● EXERCISE DETAILS
In the listing below, locate the line containing "const rind = new" and the line containing "obj.parent = None". Output both of them and every line between, exactly as written, and nothing more.

● EXERCISE INPUT
+++
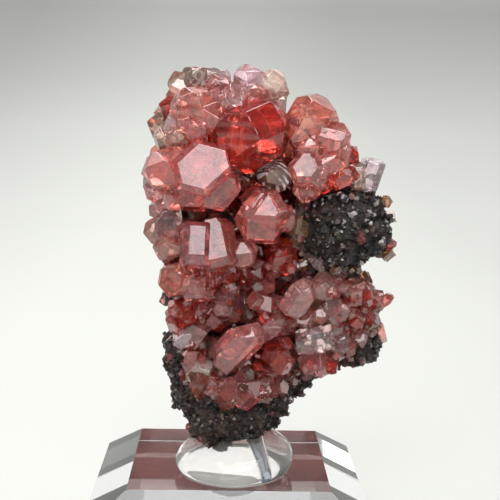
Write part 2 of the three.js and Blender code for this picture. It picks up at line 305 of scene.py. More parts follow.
# Darkest to lightest grains of the two kinds of ore, and where each begins in the grain noise.
ORE_BLACK = ((0.003, 0.003, 0.004), (0.010, 0.009, 0.009), (0.05, 0.043, 0.040))
ORE_BROWN = ((0.006, 0.003, 0.002), (0.028, 0.012, 0.007), (0.12, 0.06, 0.036))
ORE_STOPS = (0.35, 0.55, 0.78)


def rock_material():
    """Granular black ore with brown patches, and brown all over its foot."""
    shader = Shader("manganese_rock")
    grain = shader.noise(1100, detail=8, rough=0.65)
    patches = shader.noise(160, detail=5, rough=0.6, distortion=0.6)
    black = shader.ramp(grain, *zip(ORE_STOPS, ORE_BLACK))
    brown = shader.ramp(grain, *zip(ORE_STOPS, ORE_BROWN))
    foot = shader.ramp(shader.math("MULTIPLY", shader.along("Z"), 20), (0.48, 0.8), (0.62, 0.0))
    where = shader.math("MAXIMUM", shader.ramp(patches, (0.47, 0.0), (0.60, 1.0)), foot)
    shader.link(shader.mix(where, black, brown), "Base Color")
    shader.link(shader.ramp(shader.noise(900, detail=4), (0.35, 0.28), (0.65, 0.75)), "Roughness")
    shader.set(Specular_IOR_Level=0.45)
    shader.bump(grain, 0.7, 0.0004)
    shader.bump(shader.cells(900), 0.4, 0.0003)
    return shader.material


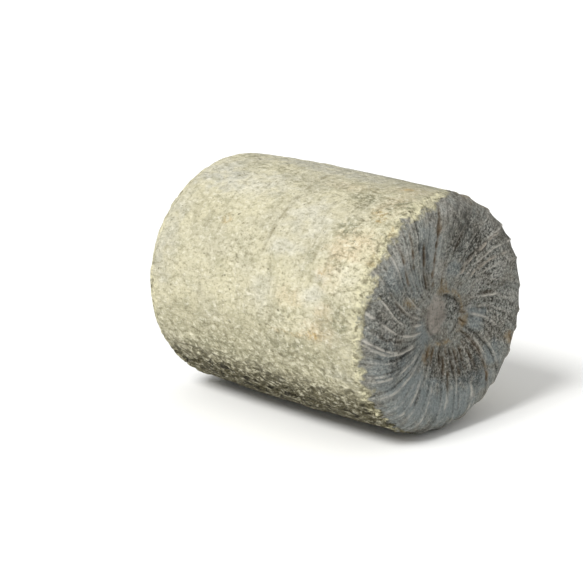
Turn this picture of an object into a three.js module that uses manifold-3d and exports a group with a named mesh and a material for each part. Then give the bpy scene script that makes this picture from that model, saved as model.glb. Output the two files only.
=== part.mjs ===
// A whole blue cheese: a tall drum with a natural rind, lying on its side.
//
// Frame: millimetres, +Z up. The drum's axis runs along X and +X is the end where the moulding cloth was
// gathered. The origin is on the surface that the cheese lies on, under the middle of the drum.
//
// The cheese is one piece. A profile is turned about the axis, each end is creased by the folds of the
// cloth that it was pressed in, the side takes shallow dents, and the drum is flattened where it lies.
import * as THREE from "three";
import { mergeVertices } from "three/addons/utils/BufferGeometryUtils.js";
import Module from "manifold-3d";

// The drum.
const LENGTH = 172; // between the crests of the two ends
const DIAMETER = 134; // at the shoulders
const BELLY = 1.7; // how much wider the radius is halfway along
const SETTLING = 0.024; // share of its height that the soft drum has lost by lying down
const FOOT_DEPTH = 1.0; // how far the flat that it rests on cuts into the round side
const SIDE_RINGS = 6;

// The ends. The gathered end carries the cloth's knot mark and deep folds, the pressed end faint ones.
const GATHERED_END = {
  shoulderDepth: 16, // along the axis
  shoulderWidth: 13.5, // along the radius
  dish: 7, // how far the middle lies behind the crest
  knotRadius: 11,
  knotRise: 1.4,
  foldHeight: 1.5,
  foldSweep: 0.62, // radians that a fold turns between the knot and the rim
  faceRings: 6,
  shoulderRings: 6,
};
const PRESSED_END = {
  shoulderDepth: 13,
  shoulderWidth: 13,
  dish: 2.6,
  knotRadius: 8,
  knotRise: 0.7,
  foldHeight: 0.7,
  foldSweep: -0.4,
  faceRings: 4,
  shoulderRings: 4,
};
const KNOT_TOP = 0.7; // share of the knot's radius that is level
const KNOT_FOOT = 1.3; // where its slope has run out, in knot radii

// The folds.
const FOLDS = 30;
const COLUMNS_PER_FOLD = 4;
const FOLD_RUN_OUT = 9; // how far a fold runs on along the side before it fades
const INNER_FOLD = 0.45; // a fold's height beside the knot, as a share of its height on the shoulder
const FOLD_SHARPNESS = 1.5; // above 1 the long slope of a fold is hollow

// The hand-turned side's shallow dents in millimetres, and in radians how unevenly the folds lie.
const DENT_FADE = 24; // the dents die away over this distance from each end
const DENT_WAVES = [
  { lobes: 2, twist: 3.1, phase: 0.4, size: 0.5 },
  { lobes: 3, twist: -5.3, phase: 1.9, size: 0.35 },
  { lobes: 5, twist: 9.7, phase: 0, size: 0.25 },
];
const FOLD_WAVES = [
  { lobes: 3, twist: 0, phase: 0.6, size: 0.045 },
  { lobes: 7, twist: 0, phase: 2.1, size: 0.025 },
];

const RADIUS = DIAMETER / 2;
const FULL_TURN = 2 * Math.PI;

const smooth = (low, high, value) => THREE.MathUtils.smoothstep(value, low, high);

// The sum of some waves that run round the drum, each twisted by its place along it.
function waveSum(waves, angle, along) {
  const turn = ({ lobes, twist, phase }) => lobes * angle + (twist * along) / LENGTH + phase;
  return waves.reduce((sum, wave) => sum + wave.size * Math.sin(turn(wave)), 0);
}

// Radius of the side at a distance from the middle of the drum.
function sideRadius(along) {
  const share = along / (LENGTH / 2);
  return RADIUS + BELLY * (1 - share * share);
}

// Radii of the rings across an end's face: close together round the knot, then even out to the crest.
function faceRadii(end, crestRadius) {
  const knot = [0, KNOT_TOP * end.knotRadius, end.knotRadius];
  const from = KNOT_FOOT * end.knotRadius;
  const rest = Array.from(
    { length: end.faceRings },
    (_, i) => from + ((crestRadius - from) * i) / end.faceRings,
  );
  return [...knot, ...rest];
}

// Half of the profile, from the middle of an end out to the start of the side, as (radius, distance from
// the drum's middle). The face is a shallow dish with the knot mark standing in it.
function endProfile(end) {
  const crestRadius = RADIUS - end.shoulderWidth;
  const points = faceRadii(end, crestRadius).map((radius) => {
    const dish = (end.dish * (1 + Math.cos((Math.PI * radius) / crestRadius))) / 2;
    const slope = smooth(KNOT_TOP * end.knotRadius, KNOT_FOOT * end.knotRadius, radius);
    return new THREE.Vector2(radius, LENGTH / 2 - dish + end.knotRise * (1 - slope));
  });
  for (let i = 0; i < end.shoulderRings; i++) {
    const turn = (Math.PI / 2) * (i / end.shoulderRings);
    const along = LENGTH / 2 - end.shoulderDepth * (1 - Math.cos(turn));
    const edge = sideRadius(along) - end.shoulderWidth;
    points.push(new THREE.Vector2(edge + end.shoulderWidth * Math.sin(turn), along));
  }
  return points;
}

// The whole profile, from the middle of the pressed end to the middle of the gathered end.
function drumProfile() {
  const flip = (p) => new THREE.Vector2(p.x, -p.y);
  const gathered = endProfile(GATHERED_END);
  const pressed = endProfile(PRESSED_END).map(flip);
  const from = -LENGTH / 2 + PRESSED_END.shoulderDepth;
  const to = LENGTH / 2 - GATHERED_END.shoulderDepth;
  const side = [];
  for (let i = 0; i <= SIDE_RINGS; i++) {
    const along = from + ((to - from) * i) / SIDE_RINGS;
    side.push(new THREE.Vector2(sideRadius(along), along));
  }
  return [...pressed, ...side, ...gathered.reverse()];
}

const endAt = (along) => (along > 0 ? GATHERED_END : PRESSED_END);

// How far a fold has swept round the axis at a radius of an end's face: none at the rim.
function foldSweep(end, radius) {
  const inward = 1 - Math.min(radius / RADIUS, 1);
  return end.foldSweep * inward * (1.6 - 0.6 * inward);
}

// A fold's height over the face, from nothing at the knot to its full height on the shoulder, and back
// to nothing on the side.
function foldStrength(end, along, radius) {
  const pastShoulder = LENGTH / 2 - end.shoulderDepth - Math.abs(along);
  const fade = 1 - smooth(-FOLD_RUN_OUT / 2, FOLD_RUN_OUT, pastShoulder);
  const outward = smooth(end.knotRadius, RADIUS, radius);
  const fromKnot = smooth(end.knotRadius, 2 * end.knotRadius, radius);
  return end.foldHeight * fromKnot * (INNER_FOLD + (1 - INNER_FOLD) * outward) * fade;
}

// The section across one fold, for a share of the way from its crest to the next: a long slope down from
// the crest, and a steep last stretch up to the next.
function foldSection(share) {
  const slope = 1 - 1 / COLUMNS_PER_FOLD;
  return Math.pow(1 - share / slope, FOLD_SHARPNESS);
}

// How far the side stands out at a place by its dents, with none at the ends.
function dent(angle, along) {
  const side = smooth(0, 1, (LENGTH / 2 - Math.abs(along)) / DENT_FADE);
  return side * waveSum(DENT_WAVES, angle, along);
}

// The turned profile with its folds and dents, its axis along X and the drum's middle at the origin.
function creasedDrum() {
  const profile = drumProfile();
  const columns = FOLDS * COLUMNS_PER_FOLD;
  const lathe = new THREE.LatheGeometry(profile, columns);
  const position = lathe.getAttribute("position");
  const normal = lathe.getAttribute("normal");
  for (let column = 0; column <= columns; column++) {
    const even = (FULL_TURN * (column % columns)) / columns;
    const angle = even + waveSum(FOLD_WAVES, even, 0);
    const section = foldSection((column % COLUMNS_PER_FOLD) / COLUMNS_PER_FOLD);
    profile.forEach((point, ring) => {
      const i = column * profile.length + ring;
      const end = endAt(point.y);
      const turned = angle + foldSweep(end, point.x);
      const raised = foldStrength(end, point.y, point.x) * section + dent(turned, point.y);
      // The lathe turned about Y, so its normal's Y share runs along the drum and the rest outwards.
      const outward = Math.hypot(normal.getX(i), normal.getZ(i));
      const onAxis = point.x === 0;
      const radius = onAxis ? 0 : point.x + raised * outward;
      const along = point.y + (onAxis ? 0 : raised * normal.getY(i));
      position.setXYZ(i, along, radius * Math.cos(turned), radius * Math.sin(turned));
    });
  }
  return lathe;
}

// A three.js geometry as a manifold-3d solid, and back.
function solidFrom(wasm, geometry) {
  const bare = geometry.clone();
  bare.deleteAttribute("normal");
  bare.deleteAttribute("uv");
  const closed = mergeVertices(bare, 1e-3);
  return new wasm.Manifold(
    new wasm.Mesh({
      numProp: 3,
      vertProperties: closed.getAttribute("position").array,
      triVerts: new Uint32Array(closed.index.array),
    }),
  );
}

function geometryFrom(solid) {
  const mesh = solid.getMesh();
  const geometry = new THREE.BufferGeometry();
  geometry.setAttribute("position", new THREE.BufferAttribute(mesh.vertProperties, 3));
  geometry.setIndex(new THREE.BufferAttribute(mesh.triVerts, 1));
  geometry.computeVertexNormals();
  return geometry;
}

// The drum settled under its own weight, standing on z = 0 with a flat foot cut along its lowest line.
function settledDrum(wasm) {
  const drum = creasedDrum().scale(1, 1, 1 - SETTLING);
  drum.computeBoundingBox();
  const { min, max } = drum.boundingBox;
  drum.translate(-(min.x + max.x) / 2, -(min.y + max.y) / 2, -min.z - FOOT_DEPTH);
  const below = new THREE.BoxGeometry(2 * LENGTH, 2 * DIAMETER, DIAMETER);
  below.translate(0, 0, -DIAMETER / 2);
  return geometryFrom(solidFrom(wasm, drum).subtract(solidFrom(wasm, below)));
}

const wasm = await Module();
wasm.setup();

const rind = new THREE.MeshStandardMaterial({ color: 0xc4c0a6, roughness: 0.92, metalness: 0 });
const cheese = new THREE.Mesh(settledDrum(wasm), rind);
cheese.name = "cheese";

const part = new THREE.Group();
part.add(cheese);

export default part;
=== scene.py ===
"""A whole blue cheese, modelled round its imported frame.

The cheese is a tall drum with a natural rind, lying on its side with its axis along X. The end at +X is where
the moulding cloth was gathered: its folds turn as they run from a sunken knot mark out to the rim. The end at
-X was pressed flat, and carries fainter folds.

Shapes are worked out in millimetres in the drum's own frame, with its axis along X through the origin.
Angles round the drum run from +Y towards +Z. `DrumFrame` takes its sizes from the CAD node's box, and puts a
shape in the row frame, in metres.
"""

from __future__ import annotations

import logging
import math
from dataclasses import dataclass, field
from enum import Enum
from typing import Any

import bpy
import numpy as np
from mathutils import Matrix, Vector, noise


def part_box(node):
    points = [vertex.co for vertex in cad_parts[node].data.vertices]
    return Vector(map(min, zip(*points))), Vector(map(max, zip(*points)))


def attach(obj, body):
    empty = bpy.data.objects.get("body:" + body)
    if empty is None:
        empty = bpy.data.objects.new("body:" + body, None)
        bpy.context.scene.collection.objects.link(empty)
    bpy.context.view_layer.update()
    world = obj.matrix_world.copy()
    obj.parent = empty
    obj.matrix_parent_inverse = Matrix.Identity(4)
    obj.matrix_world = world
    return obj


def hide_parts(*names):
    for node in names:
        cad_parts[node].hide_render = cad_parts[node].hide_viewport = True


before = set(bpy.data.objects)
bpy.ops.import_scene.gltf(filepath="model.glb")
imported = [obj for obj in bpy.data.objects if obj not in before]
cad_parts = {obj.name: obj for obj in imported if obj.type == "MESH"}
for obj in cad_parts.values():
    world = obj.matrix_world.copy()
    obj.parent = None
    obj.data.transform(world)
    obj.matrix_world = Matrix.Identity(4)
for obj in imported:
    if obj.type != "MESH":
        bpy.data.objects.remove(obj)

LOG = logging.getLogger("blue_cheese")
MM = 0.001
FULL_TURN = 2 * math.pi
CAD_NODE = "cheese"
FLOW = "flow"  # the vector on the mesh that runs along the folds

# The mark of the knot, in knot radii: where its top ends, where its slope has run out, and where the close
# rows of points round it end.
KNOT_TOP = 0.85
KNOT_FOOT = 1.25
KNOT_ROWS_END = 1.35


def smooth(low: float, high: float, value: Any) -> Any:
    """Steps softly from 0 to 1.

    Args:
        low: Where the step begins.
        high: Where it ends. It may be the lower of the two.
        value: A number or an array of them.

    Returns:
        0 before `low`, 1 past `high`, and an even S curve between them.
    """
    share = np.clip((value - low) / (high - low), 0.0, 1.0)
    return share * share * (3 - 2 * share)


BELL_WIDTH = 1.665  # a bell's width at half height, as a multiple of the width that `bell` takes


def bell(distance: Any, width: float) -> Any:
    """Returns 1 at no distance, falling to a third at `width`."""
    return np.exp(-((distance / width) ** 2))


def turned(angle: np.ndarray, line: Any) -> np.ndarray:
    """Returns how far each angle is past a line, in radians from -pi to pi."""
    return (angle - line + math.pi) % FULL_TURN - math.pi


def grain(points: np.ndarray, size: float, octaves: int = 3, shift: float = 0.0) -> np.ndarray:
    """Samples lumpy noise about zero.

    Args:
        points: Places in millimetres, one row each.
        size: How far across a lump is, in millimetres.
        octaves: How many finer layers it holds.
        shift: Moves the pattern, so that two fields of one size differ.

    Returns:
        One value for each place, mostly between -1 and 1.
    """
    places = points / size + shift
    return np.fromiter((noise.fractal(Vector(p), 1.0, 2.0, octaves) for p in places), float, len(places))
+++
● TASK ANSWER
const rind = new THREE.MeshStandardMaterial({ color: 0xc4c0a6, roughness: 0.92, metalness: 0 });
const cheese = new THREE.Mesh(settledDrum(wasm), rind);
cheese.name = "cheese";

const part = new THREE.Group();
part.add(cheese);

export default part;
=== scene.py ===
"""A whole blue cheese, modelled round its imported frame.

The cheese is a tall drum with a natural rind, lying on its side with its axis along X. The end at +X is where
the moulding cloth was gathered: its folds turn as they run from a sunken knot mark out to the rim. The end at
-X was pressed flat, and carries fainter folds.

Shapes are worked out in millimetres in the drum's own frame, with its axis along X through the origin.
Angles round the drum run from +Y towards +Z. `DrumFrame` takes its sizes from the CAD node's box, and puts a
shape in the row frame, in metres.
"""

from __future__ import annotations

import logging
import math
from dataclasses import dataclass, field
from enum import Enum
from typing import Any

import bpy
import numpy as np
from mathutils import Matrix, Vector, noise


def part_box(node):
    points = [vertex.co for vertex in cad_parts[node].data.vertices]
    return Vector(map(min, zip(*points))), Vector(map(max, zip(*points)))


def attach(obj, body):
    empty = bpy.data.objects.get("body:" + body)
    if empty is None:
        empty = bpy.data.objects.new("body:" + body, None)
        bpy.context.scene.collection.objects.link(empty)
    bpy.context.view_layer.update()
    world = obj.matrix_world.copy()
    obj.parent = empty
    obj.matrix_parent_inverse = Matrix.Identity(4)
    obj.matrix_world = world
    return obj


def hide_parts(*names):
    for node in names:
        cad_parts[node].hide_render = cad_parts[node].hide_viewport = True


before = set(bpy.data.objects)
bpy.ops.import_scene.gltf(filepath="model.glb")
imported = [obj for obj in bpy.data.objects if obj not in before]
cad_parts = {obj.name: obj for obj in imported if obj.type == "MESH"}
for obj in cad_parts.values():
    world = obj.matrix_world.copy()
    obj.parent = None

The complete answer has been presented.